In a simple pendulum experiment for determination of acceleration due to gravity (g), time taken for 20 oscillations is measured by using a watch of 1 second least count. The mean value of time taken comes out to be 30 s. The length of the pendulum is measured by using a meter scale of least count 1 mm and the value obtained is 55.0 cm. The percentage error in the determination of g is close to:

The period of a simple pendulum is connected with the acceleration due to gravity by the well-known formula $$T = 2\pi\sqrt{\dfrac{l}{g}}.$$

This relation is usually rewritten to obtain $$g = \dfrac{4\pi^{2}l}{T^{2}}.$$

Whenever a quantity such as $$g$$ is calculated from measured quantities, its percentage (or fractional) error is obtained by adding the fractional errors of the individual measurements, each multiplied by the power with which that measurement appears. In symbols, if $$g = k\,l^{\,1}T^{-2},$$ then

$$\dfrac{\Delta g}{g} \;=\; \dfrac{\Delta l}{l} \;+\; 2\,\dfrac{\Delta T}{T},$$

where $$\Delta$$ denotes the absolute error in the corresponding quantity.

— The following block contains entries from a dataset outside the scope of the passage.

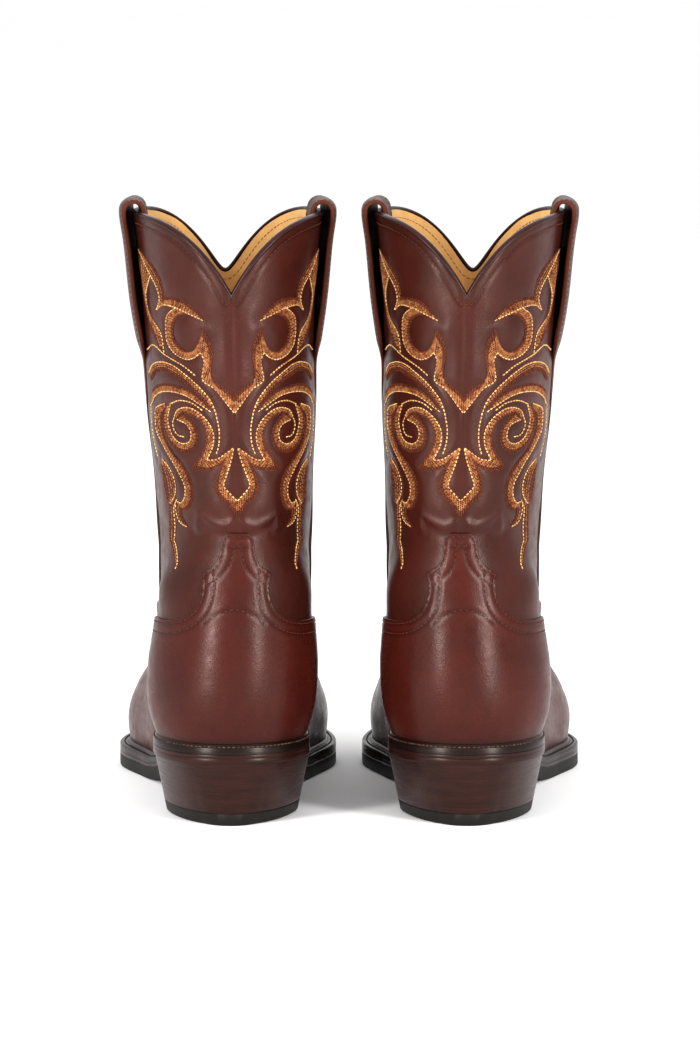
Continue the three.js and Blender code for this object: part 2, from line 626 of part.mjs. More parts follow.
// Nails go down through the insole, the sole and all but the last lift.
const NAIL_TOP = HEEL_SEAT - SEAT_GAP - 0.2;
const NAIL_TIP = HEEL_CAP + LIFT_PITCH * 0.4;
const NAIL_SIDES = 8;
const NAIL_PLACES = [[-15, HEEL_BACK + 22], [15, HEEL_BACK + 22], [0, HEEL_BREAST - 18]];

function heelNail([x, y]) {
  const profile = [[0, NAIL_TIP], [0.5, NAIL_TIP + 0.2], [NAIL_RADIUS, NAIL_TIP + 4], [NAIL_RADIUS, NAIL_TOP - 1],
    [NAIL_HEAD, NAIL_TOP - 0.9], [NAIL_HEAD, NAIL_TOP], [0, NAIL_TOP]];
  const geometry = new THREE.LatheGeometry(profile.map(([r, z]) => new THREE.Vector2(r, z)), NAIL_SIDES);
  return geometry.rotateX(Math.PI / 2).translate(x, y, 0);
}

// ---------------------------------------------------------------- cutting holes

const wasm = await Module();
wasm.setup();

function toSolid(source) {
  const bare = source.clone();
  bare.deleteAttribute('normal');
  bare.deleteAttribute('uv');
  const merged = mergeVertices(bare);
  return new wasm.Manifold(new wasm.Mesh({
    numProp: 3,
    vertProperties: new Float32Array(merged.attributes.position.array),
    triVerts: new Uint32Array(merged.index.array),
  }));
}

function toGeometry(solid) {
  const mesh = solid.getMesh();
  const geometry = new THREE.BufferGeometry();
  geometry.setAttribute('position', new THREE.Float32BufferAttribute(mesh.vertProperties, 3));
  geometry.setIndex(Array.from(mesh.triVerts));
  return geometry;
}

// Clears a way for the heel nails through a piece, wide enough for their heads.
function withNailHoles(geometry, radius = NAIL_RADIUS + NAIL_CLEAR) {
  let solid = toSolid(geometry);
  const depth = HEEL_SEAT + 4 - (NAIL_TIP - 0.5);
  for (const [x, y] of NAIL_PLACES) {
    const tool = new THREE.CylinderGeometry(radius, radius, depth, NAIL_SIDES);
    tool.rotateX(Math.PI / 2).translate(x, y, NAIL_TIP - 0.5 + depth / 2);
    solid = solid.subtract(toSolid(tool));
  }
  return toGeometry(solid);
}

// ---------------------------------------------------------------- finishes

const finish = (color, roughness, metalness = 0) => new THREE.MeshStandardMaterial({ color, roughness, metalness });
const FINISH = {
  shaftLeather: finish(0x542b22, 0.5),
  vampLeather: finish(0x4d221c, 0.42),
  strapLeather: finish(0x58342d, 0.5),
  trimLeather: finish(0x3a1c17, 0.45),
  liningLeather: finish(0xb9804c, 0.7),
  stiffener: finish(0xa08a6a, 0.85),
  insoleLeather: finish(0xb08a60, 0.8),
  steel: finish(0x8a8d90, 0.35, 1),
  cork: finish(0x9a7548, 0.95),
  weltLeather: finish(0x2b2020, 0.55),
  soleLeather: finish(0x3c2421, 0.4),
  outsoleRubber: finish(0x1d1a1a, 0.6),
  heelLeather: finish(0x3c2421, 0.35),
  capRubber: finish(0x242121, 0.65),
};

// ---------------------------------------------------------------- assembly

const { shaftLeather, vampLeather, strapLeather, trimLeather, liningLeather } = FINISH;

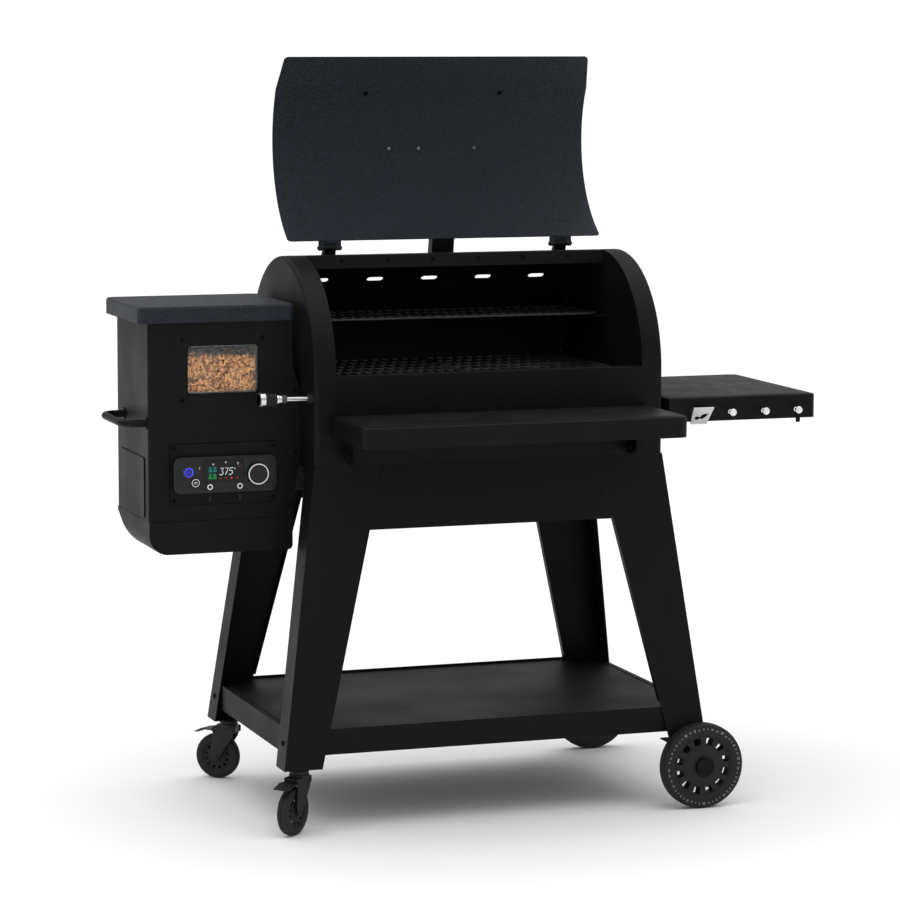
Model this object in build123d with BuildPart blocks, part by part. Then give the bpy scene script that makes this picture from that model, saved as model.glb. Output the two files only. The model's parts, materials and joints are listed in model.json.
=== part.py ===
"""Pellet smoker grill on a splayed cart: barrel, side hopper, folding shelves, casters and wheels.

Every size is in millimetres. Heights are above the floor; X and Y are measured from the
barrel's middle, and the planes below add the offset that centres the whole grill on the origin.
"""
import os
from math import cos, radians, sin, sqrt

from build123d import *

os.makedirs("parts", exist_ok=True)

# ---- driving dimensions ------------------------------------------------------------
BARREL_X = 10.5            # barrel's middle in the whole grill's frame
BARREL_Y = 67.5
SHEET = 2.0                # folded sheet steel
PLATE = 2.5                # legs, aprons and end caps
GAP = 0.3                  # clearance between pieces that move past each other

BARREL_HALF = 400.0        # half width over the end caps
BARREL_R = 250.0           # radius of the barrel's top
BARREL_AXIS_Z = 967.0      # centre of that radius
SEAM_Z = 783.0             # barrel stands on the cart here
RIM = 49.0                 # width of each end cap's rim
INNER_HALF = BARREL_HALF - RIM
LIP_Z = 977.0              # top of the front panel

LEG_BOTTOM_Z = 141.0
LEG_SPREAD_X = 87.0        # how far a leg leans out sideways from seam to foot
LEG_SPREAD_Y = 62.0        # and to the front or the back
LEG_SIDE = 64.0            # width of a leg's side face
LEG_INNER_TOP = 247.0      # half width between the legs at the seam
LEG_INNER_BOTTOM = 402.0
APRON_Z = 645.0
SHELF_TOP_Z = 225.0
SHELF_DEEP = 56.0

HINGE_Y = 52.0             # lid hinge axis
HINGE_Z = 1229.0
LID_OPEN = 138.8           # degrees from closed to the open rest position
LID_R = 251.5              # inner radius of the lid, over the end caps' rims
LID_HALF = 368.0
LID_TIP_HALF = 357.5
LID_START = 80.3           # the closed lid's arc, in degrees from the rear
LID_END = 166.0
LID_SKIRT = 80.0

HOPPER_LEFT = -737.0
HOPPER_RIGHT = -419.0
HOPPER_FRONT = -150.0
HOPPER_BACK = 130.0
HOPPER_TOP = 1090.7
HOPPER_SEAM = 665.5
HOPPER_BOTTOM = 594.0
AUGER_Z = 815.0
AUGER_TUBE_R = 27.0
LEVER_Y = -228.0
LEVER_Z = 929.0

FRONT_SHELF_HALF = 364.0
FRONT_SHELF_Y = -492.0     # its front face
FRONT_SHELF_BACK = -256.0
FRONT_SHELF_TOP = 892.0
FRONT_SHELF_DEEP = 45.0
FRONT_PIVOT_Y = -284.0
FRONT_PIVOT_Z = 808.0
SIDE_SHELF_X0 = 419.0
SIDE_SHELF_X1 = 774.0
SIDE_SHELF_Y0 = -243.0
SIDE_SHELF_Y1 = 200.0
SIDE_SHELF_TOP = 902.0
SIDE_SHELF_DEEP = 53.0
PIVOT_OUT = 33.7           # how far the shelf pivots stand out from their walls
SIDE_PIVOT_X = 434.0
SIDE_PIVOT_Z = 835.0

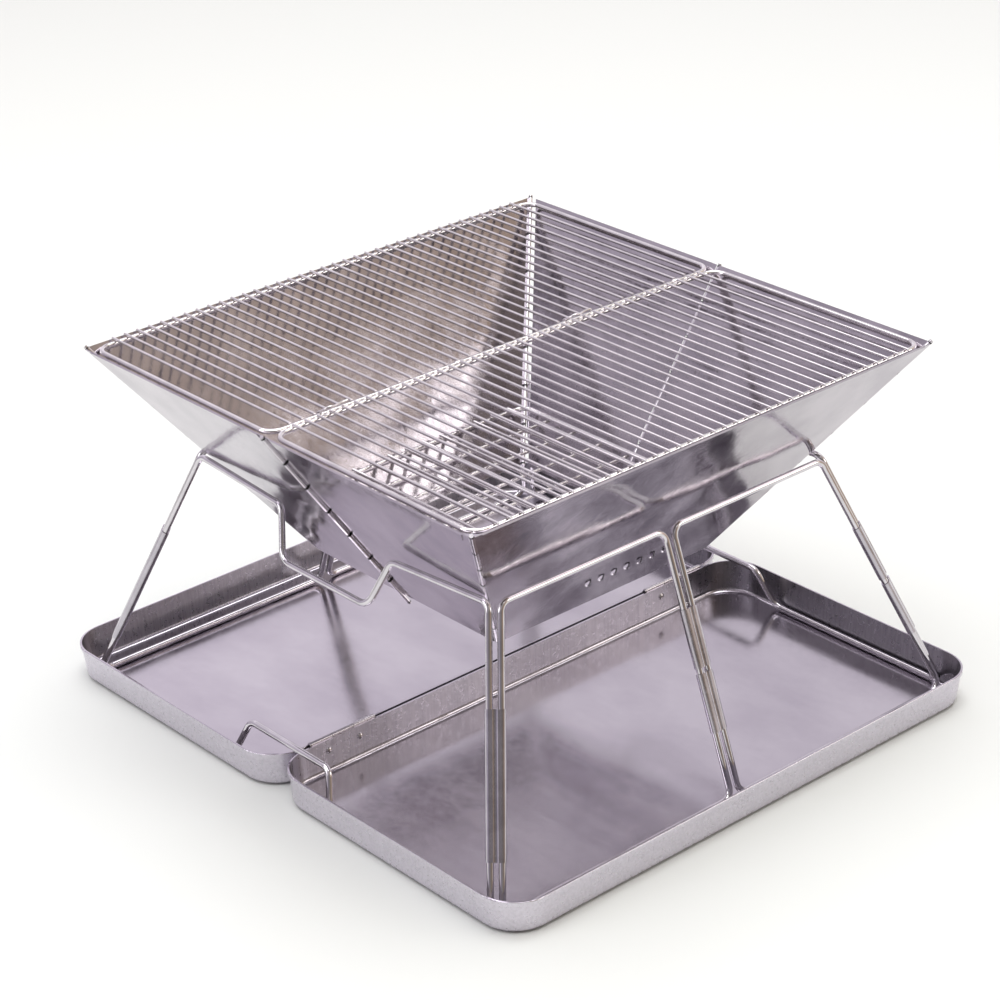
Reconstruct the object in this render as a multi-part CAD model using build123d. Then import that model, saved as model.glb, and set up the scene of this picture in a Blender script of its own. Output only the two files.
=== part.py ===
from build123d import *
import os
from math import atan, cos, hypot, tan

# Folding camp grill, set up for use. Origin at the centre of the open case's footprint, on the
# ground. +X runs along the case hinge, -Y is the front tray, +Y the back tray, +Z up. Millimetres.

# ---- driving dimensions -------------------------------------------------------------------
# Case: two pressed trays hinged rim to rim
case_half_length = 242.0      # half of the trays' long side at the rim
tray_outer_y = 268.0          # outer rim, from the case hinge line
tray_inner_y = 2.0            # hinge-side wall, from the case hinge line
tray_height = 28.0
tray_draft = 2.5              # how far the pressed walls lean out
tray_corner = 30.0
tray_sheet = 0.8
tray_foot_bend = 4.5          # outside radius where the walls meet the floor
hem_height = 3.2              # turned rim
hem_proud = 0.8
hem_round = 0.6
hem_leaf_room = 2.0           # the rim stops this far either side of a hinge leaf
case_hinge_x = 174.0          # centre of each case hinge
case_hinge_z = 28.6
case_hinge_knuckle = 20.0
case_hinge_gap = 0.3
case_knuckle_radius = 2.0
case_bore_radius = 1.3
case_pin_radius = 1.25
case_leaf_drop = 18.0
case_pin_head = 1.0
rivet_radius = 1.6
rivet_head = 3.2
rivet_head_sunk = 1.44        # of the head's sphere, behind the wall
rivet_spacing = 30.0
rivet_z = 19.0

# Stand: six wire frames whose legs all point at one apex above the grill
stand_apex_z = 681.0
stand_kx = 0.3467             # end frame plane: |x| = kx * (apex - z)
stand_ky = 0.359              # side frame plane: |y| = ky * (apex - z)
wire_radius = 2.6
stand_top_z = 199.0
stand_foot_z = 4.0
corner_wire_inset = 5.6       # each wire from its corner leg line, in its frame's plane
middle_wire_inset = 4.0
frame_bend = 9.0
dip_bend = 13.0
dip_top = (64.0, 193.5)       # end frame's top wire: y, z where it turns down
dip_bottom = (50.0, 157.0)
bridge_top = (47.0, 37.0)     # end frame's bottom wire steps over the two hinge walls
bridge_foot = 60.0
sleeve_wall = 0.7
sleeve_fit = 0.05
sleeve_groove = 3.0
long_sleeve = (0.335, 0.82)   # along the leg, 0 at the top wire and 1 at the foot
upper_sleeve = (0.29, 0.51)
lower_sleeve = (0.53, 0.75)

# Firebox: six sheet panels whose hinges all point at one apex below
fire_apex_z = -30.4
fire_kx = 0.703
fire_ky = 0.688
fire_top_z = 291.0
fire_bottom_z = 121.0
panel_sheet = 0.8
knuckle_radius = 1.75
bore_radius = 1.05
pin_radius = 1.0
pin_head_radius = 1.6
pin_head = 1.2
knuckle_gap = 0.9
knuckle_clear = 0.35          # between a knuckle and the notch it turns in
knuckle_end_room = 5.0        # and beyond the hinge's ends, for the pin heads
corner_knuckles = 7
middle_knuckles = 7
middle_overhang = 9.0         # the middle hinges run on below the panels
panel_hem = 10.0
panel_hem_sheet = 0.7
panel_hem_end = 7.0
open_corner = 5.0             # clearance of the right back panel's free edge
slot_length = 9.5
slot_width = 5.0
slot_pitch = 13.0
slot_first = -36.0
slot_height = 35.5
slot_count = 7
slot_lean = -24.0

# Cooking grates: two halves that fold about the middle line
grate_z = 288.6
grate_half_x = 220.0
grate_outer_y = 216.8
grate_inner_y = 2.3
grate_frame_radius = 2.0
grate_bend = 12.0
rod_radius = 1.1
rod_count = 37
rod_half_span = 202.0
rod_inner_end = 0.6           # rods run on past the frame wires' centres
rod_outer_end = 3.6
fold_axis_rise = 4.5
ring_radius = 8.35
ring_wire = 1.15
ring_x = (-182.0, 58.0, 181.0)

# Charcoal grate
charcoal_z = 160.0
charcoal_half = 126.0
charcoal_frame_radius = 2.0
charcoal_bend = 10.0
charcoal_spread = (0.86, 0.76)   # share of the frame's width the long and cross wires take up
long_wire_radius = 1.6
cross_wire_radius = 1.5
long_wire_count = 13
cross_wire_count = 7

through = 60.0                # reach of a cutter that goes right through

os.makedirs("parts", exist_ok=True)


def save(name, shape):
    """Write one node; a list becomes one compound of separate solids."""
    if isinstance(shape, (list, tuple)):
        shape = Compound(children=list(shape))
    export_step(shape, f"parts/{name}.step")


def rod_between(start, end, radius):
    """Straight round bar between two points."""
    start, end = Vector(*start), Vector(*end)
    axis = end - start
    bar = Cylinder(radius, axis.length, align=(Align.CENTER, Align.CENTER, Align.MIN))
    return Plane(origin=start, z_dir=axis).location * bar


def tube_between(start, end, outer, inner):
    """Straight tube between two points."""
    return rod_between(start, end, outer) - rod_between(start, end, inner)


def bent_loop(points, bend, radius):
    """Closed wire frame: straight runs joined by bends, swept with a round section."""
    path = FilletPolyline(*points, radius=bend, close=True)
    start = path ^ 0
    section = Plane(origin=start.position, z_dir=start.z_axis.direction) * Circle(radius)
    return sweep(section, path=path)


# ---- case ---------------------------------------------------------------------------------
hinge_length = 3 * case_hinge_knuckle + 2 * case_hinge_gap


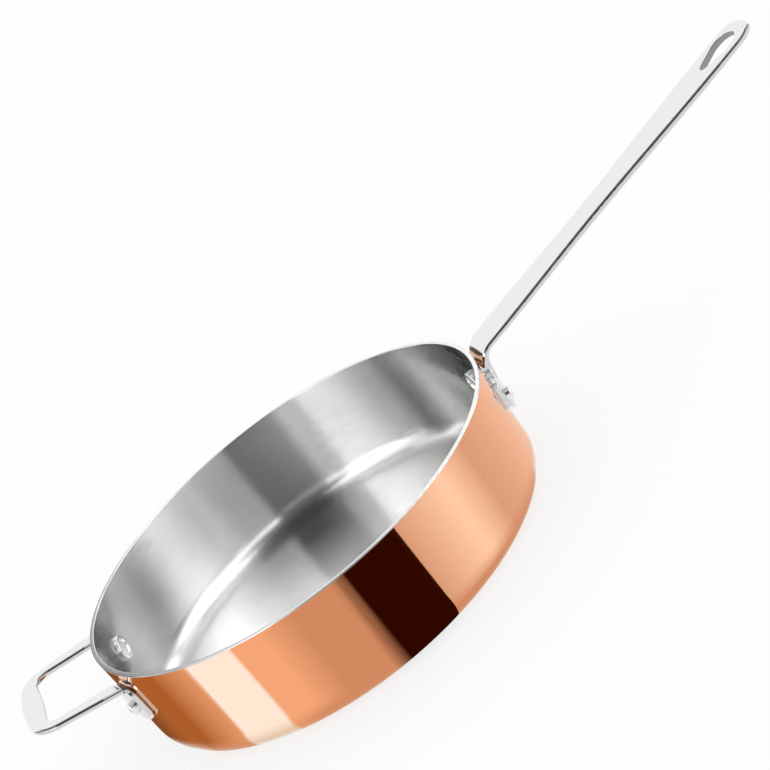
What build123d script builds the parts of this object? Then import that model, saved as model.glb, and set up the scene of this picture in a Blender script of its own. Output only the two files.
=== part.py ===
"""Saute pan: a clad copper body with a long steel handle and a steel helper handle.

The origin is the centre of the flat underside of the base. +Z is up and the long
handle runs out along +X, with the helper handle opposite. Sizes are in millimetres.
"""
from build123d import *
import os
from math import atan2, cos, radians, sin, sqrt, tan

# Pan body
rim_inner_diameter = 280.0     # across the cooking side at the rim
pan_height = 72.0              # underside of the base to the top of the rim
wall_draw_in = 1.9             # how much smaller the radius is at the base
outer_corner_radius = 15.3     # where the wall turns into the base
copper_thickness = 0.9         # outer skin
core_thickness = 1.5           # heat-spreading layer
lining_thickness = 0.5         # cooking surface
rim_lip_height = 0.7           # lining turned out over the edges of the other layers
rim_rounding = 0.45            # polished edges of the rim

# Blade of the long handle
handle_reach = 250.0           # wall at the rim to the tip, measured level
handle_rise_angle = 12.6       # slope of the blade, in degrees
handle_root_drop = 2.2         # its top face below the rim, carried back to the wall
handle_root_width = 30.0
handle_waist_width = 24.8
handle_end_width = 34.2
handle_thickness = 3.8         # at the root and the tip
handle_belly = 0.8             # extra at the middle, on the underside
handle_tip_radius = 15.0
handle_edge_rounding = 1.75
root_end_share = 0.07          # where the root stops being straight, along the blade
waist_share = 0.41
swell_share = 0.90

# Hanging hole, a teardrop with its narrow end toward the pan
hang_hole_width = 21.0
hang_hole_length = 29.5
hang_hole_narrow_radius = 4.3
hang_hole_margin = 9.5         # metal between the hole and the tip
hang_hole_rounding = 0.5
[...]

Step 1: Error in length. The length is measured with a metre scale whose least count is $$1\ \text{mm}=0.1\ \text{cm}.$$ We therefore take

$$\Delta l = 0.1\ \text{cm},\qquad l = 55.0\ \text{cm}.$$

So the fractional (percentage) error in length is

$$\dfrac{\Delta l}{l} = \dfrac{0.1}{55.0} = 1.818\times10^{-3} \;=\; 0.182\%.$$

Step 2: Error in time period. The total time for 20 oscillations is measured with a watch whose least count is $$1\ \text{s}.$$ Thus

$$\Delta t = 1\ \text{s},\qquad t = 30\ \text{s}\;(\text{for }20\text{ oscillations}).$$

The time period is the time for one oscillation:

$$T = \dfrac{t}{20} = \dfrac{30}{20} = 1.5\ \text{s}.$$

Because the division by the exact number 20 introduces no further error, the fractional error in the single-period measurement equals that in the 20-period measurement:

$$\dfrac{\Delta T}{T} = \dfrac{\Delta t}{t} = \dfrac{1}{30} = 3.333\%.$$

Step 3: Combining the errors for $$g$$. Substituting the two fractional errors into

$$\dfrac{\Delta g}{g} = \dfrac{\Delta l}{l} + 2\,\dfrac{\Delta T}{T},$$

we get

$$\dfrac{\Delta g}{g} = 0.182\% + 2 \times 3.333\%.$$

Now,

$$2 \times 3.333\% = 6.666\%.$$

Adding the length contribution:

$$\dfrac{\Delta g}{g} = 6.666\% + 0.182\% = 6.848\%.$$

Rounded to two significant figures, the percentage error is $$\boxed{6.8\%}.$$

Hence, the correct answer is Option B.